The case that I have raised is not just an isolated incident. Even though Annie has resolved the issue with her bank, she has been told that it was a special allowance for her. She has therefore not stopped campaigning for the facility to be rolled out to other carers in similar situations. I have spent the afternoon with her and her husband. They are a great couple and have fire in their belly when it comes to their campaign—that is a warning shot to the banks, but perhaps also to my hon. Friend the Minister. Annie is also a member of the Carers UK Leeds branch and a governor of the mental health trust, so to say that she knows what she is talking about would be an understatement. As such, she has heard of hundreds of similar cases around the country. Changes to the current practice would have a huge impact on carers and the people they care for. It would be wonderful if a bank took the lead in creating a better system for carers and customers, but I welcome the opportunity to raise this issue in the House today, in the hope that the Government can assist. Carers should not have to spend their valuable spare time, when they are not looking after the people they care for, going through a complex bureaucratic complaints procedure.

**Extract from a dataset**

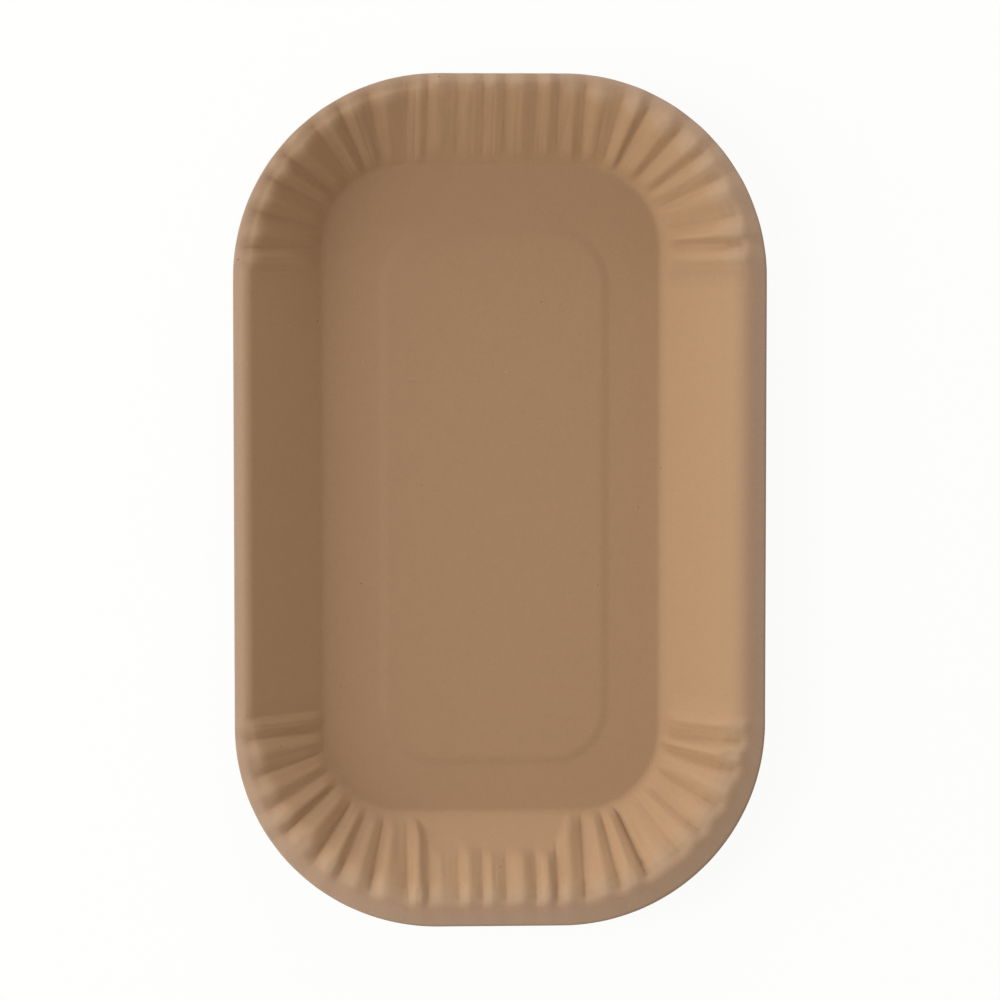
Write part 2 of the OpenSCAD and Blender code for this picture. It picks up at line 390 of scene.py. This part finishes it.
def feed(tree, socket, value):
    """Links a value to a socket if it is another socket, and sets it there otherwise."""
    if isinstance(value, bpy.types.NodeSocket):
        tree.links.new(value, socket)
    else:
        socket.default_value = value


def add(tree, kind, values=None, **settings):
    """Adds a node with its settings, and feeds its inputs by name or number."""
    node = tree.nodes.new(kind)
    for name, setting in settings.items():
        setattr(node, name, setting)
    for key, value in (values or {}).items():
        feed(tree, node.inputs[key], value)
    return node


def calc(tree, operation, *values):
    """One step of arithmetic, as a Math node."""
    node = add(tree, "ShaderNodeMath", dict(enumerate(values)), operation=operation)
    return node.outputs[0]


def product(tree, value, *factors):
    """The values multiplied in turn."""
    for factor in factors:
        value = calc(tree, "MULTIPLY", value, factor)
    return value


def blend_values(tree, share, a, b):
    """A value between a and b, as a Mix node."""
    node = add(tree, "ShaderNodeMix", {0: share, 2: a, 3: b}, data_type="FLOAT")
    return node.outputs[0]


def remap(tree, value, low, high, to_low=0.0, to_high=1.0):
    """Takes a value from one range to another, held at the ends."""
    node = add(tree, "ShaderNodeMapRange", {0: value, 1: low, 2: high, 3: to_low, 4: to_high})
    return node.outputs[0]


def attribute_of(tree, name, data_type="FLOAT"):
    node = add(tree, "GeometryNodeInputNamedAttribute", {"Name": name}, data_type=data_type)
    return node.outputs["Attribute"]


def store(tree, geometry, name, value, domain="POINT"):
    values = {"Geometry": geometry, "Name": name, "Value": value}
    node = add(tree, "GeometryNodeStoreNamedAttribute", values, data_type="FLOAT", domain=domain)
    return node.outputs["Geometry"]


def thicken(tree, sheet, thickness, board):
    """Gives the sheet its thickness, half above it and half below, and its material."""
    half = product(tree, thickness, -0.5)
    normal = add(tree, "GeometryNodeInputNormal").outputs[0]
    down = add(tree, "ShaderNodeVectorMath", {0: normal, "Scale": half}, operation="SCALE")
    under = add(tree, "GeometryNodeSetPosition", {"Geometry": sheet, "Offset": down.outputs[0]})
    upper = add(tree, "GeometryNodeExtrudeMesh",
                {"Mesh": under.outputs[0], "Offset Scale": thickness, "Individual": False},
                mode="FACES")
    rim = store(tree, upper.outputs["Mesh"], "cut_edge", upper.outputs["Side"], "FACE")
    turned = add(tree, "GeometryNodeFlipFaces", {"Mesh": under.outputs[0]})
    both = add(tree, "GeometryNodeJoinGeometry")
    tree.links.new(turned.outputs[0], both.inputs[0])
    tree.links.new(rim, both.inputs[0])
    closed = add(tree, "GeometryNodeMergeByDistance",
                 {"Geometry": both.outputs[0], "Distance": MERGE})
    off_edge = calc(tree, "LESS_THAN", attribute_of(tree, "cut_edge"), 0.5)
    smoothed = add(tree, "GeometryNodeSetShadeSmooth",
                   {"Geometry": closed.outputs[0], "Selection": off_edge})
    real = add(tree, "GeometryNodeRealizeInstances", {"Geometry": smoothed.outputs[0]})
    faced = add(tree, "GeometryNodeSetMaterial",
                {"Geometry": real.outputs[0], "Material": board})
    return faced.outputs[0]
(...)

In conclusion, banks should make better provision for carers and take into consideration the needs of their customers. They should therefore ensure that arrangements are in place to assist customers with mental health issues, and that staff with specialist knowledge of these requirements are available to assist when necessary. There seem to be a lot of good words coming from the banks, but carers up and down the country are still facing many serious problems. I believe, unless the Minister can tell me otherwise, that what we need is a stronger code of practice to assist carers. It would also be most helpful if he would be willing to meet a delegation to discuss this matter. After all, time is precious for all of us these days, but it is particularly so for carers.